Madrid, Museo Thyssen-Bornemisza, inv. 547 (1975.55)
[Mi amigo Javier Docampo, que no hay día que no me sorprenda,
me lo mandó después de leer esta entrada]
BLANCO
Las blancas vestiduras de las que habló Suger debían parecerle lo suficientemente puras, y luminosas, como para pulular en torno al cáliz de la consagración eucarística. Al fin y al cabo, el blanco ha simbolizado en muchas culturas la pureza, la castidad, la virginidad y la inocencia, o también la higiene, la limpieza y la paz o la divinidad.
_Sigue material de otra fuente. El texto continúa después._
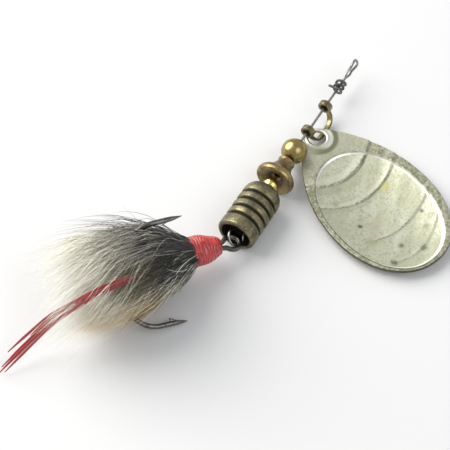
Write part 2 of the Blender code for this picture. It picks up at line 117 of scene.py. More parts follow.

Pero lo que todo el mundo sabe es que el blanco, con el tiempo, amarillea —como en la Santa Sindone, por cierto—, o sencillamente se torna dorado. Matisse, a vueltas siempre con el color, era muy consciente y, por ello, cuando acometió las obras de la capilla del Rosario en Vence —su única obra religiosa, y esto es un decir—, cuyo interior es tan blanco como un paño de pureza, abrió unos ligeros y muy sutiles ventanales en los que colocó vidrieras de color puro: el azul ultramar del mar Mediterráneo, el verde botella de los cactos que abundan en Vence, un solar amarillo limón. Y, así, consiguió que el techo y los muros blancos, las blancas baldosas del suelo y los blancos paneles cerámicos, se transfiguraran y dejaran de sentirse las dimensiones reales del espacio arquitectónico de la capilla, que se tornó maravillosamente ligera como por milagro. Un milagro del arte que, como acaba Proust su texto Sobre la lectura, ocurre “a plena luz del día”.